§ **Data extract**
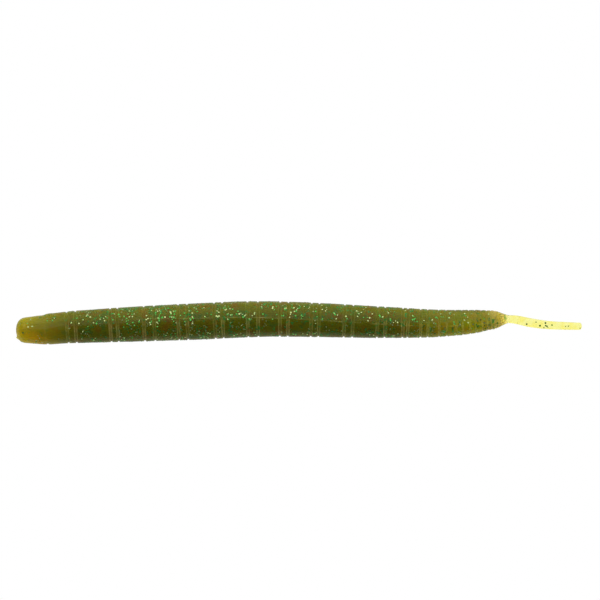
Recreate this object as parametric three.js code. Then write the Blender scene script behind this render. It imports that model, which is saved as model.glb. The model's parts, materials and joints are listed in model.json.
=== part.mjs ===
import * as THREE from 'three';

// A soft plastic worm lying on its belly: the nose is at -X, the tail tip at +X, and up is +Z.
// The lure is one soft moulding. Its moulded grooves divide it into links, and each link turns
// on the one before it as a ball in a socket, with the ball's middle halfway along its wide band.
// The origin is on the floor under the middle of the worm. Units are millimetres.

// Stations count from 0 at the nose tip to LENGTH at the tail tip.
const LENGTH = 127;
const NOSE_FLAT = 0.9;          // radius of the small flat at the nose tip
const NOSE_ROUND = 3.0;         // length of the rounded nose
const NOSE_BLUNTNESS = 4;       // exponent of the nose curve
const NOSE_STEPS = [0.16, 0.32, 0.55, 1];  // corners of the nose curve, as shares of its length
const TAIL_ROOT = 110.7;        // where the cone ends and the ribbon tail starts

// Middle radius of the body at some stations
const BODY_RADII = [
  [3.5, 3.22], [11, 3.55], [24, 3.87], [36, 4.04], [45, 4.09], [58, 3.97], [74, 3.72],
  [85, 3.43], [96, 3.0], [104, 2.52], [108, 1.93], [TAIL_ROOT, 1.0],
];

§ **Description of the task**
Quote the whole listing above, leaving nothing out.

§ **Worked answer**
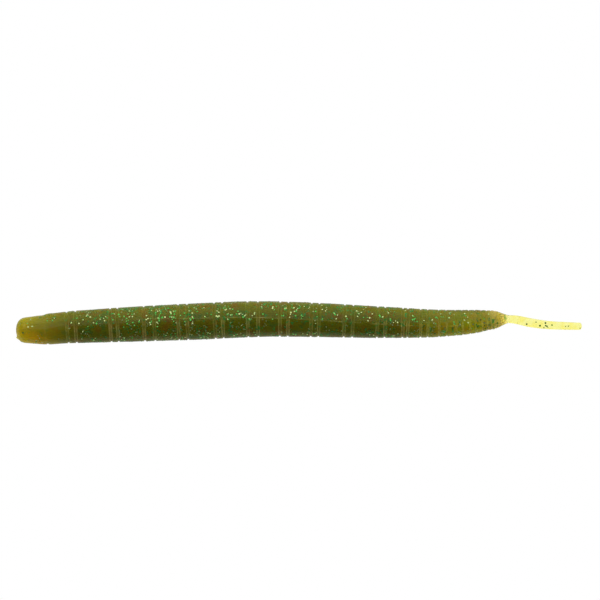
Recreate this object as parametric three.js code. Then write the Blender scene script behind this render. It imports that model, which is saved as model.glb. The model's parts, materials and joints are listed in model.json.
=== part.mjs ===
import * as THREE from 'three';

// A soft plastic worm lying on its belly: the nose is at -X, the tail tip at +X, and up is +Z.
// The lure is one soft moulding. Its moulded grooves divide it into links, and each link turns
// on the one before it as a ball in a socket, with the ball's middle halfway along its wide band.
// The origin is on the floor under the middle of the worm. Units are millimetres.

// Stations count from 0 at the nose tip to LENGTH at the tail tip.
const LENGTH = 127;
const NOSE_FLAT = 0.9;          // radius of the small flat at the nose tip
const NOSE_ROUND = 3.0;         // length of the rounded nose
const NOSE_BLUNTNESS = 4;       // exponent of the nose curve
const NOSE_STEPS = [0.16, 0.32, 0.55, 1];  // corners of the nose curve, as shares of its length
const TAIL_ROOT = 110.7;        // where the cone ends and the ribbon tail starts

// Middle radius of the body at some stations
const BODY_RADII = [
  [3.5, 3.22], [11, 3.55], [24, 3.87], [36, 4.04], [45, 4.09], [58, 3.97], [74, 3.72],
  [85, 3.43], [96, 3.0], [104, 2.52], [108, 1.93], [TAIL_ROOT, 1.0],
];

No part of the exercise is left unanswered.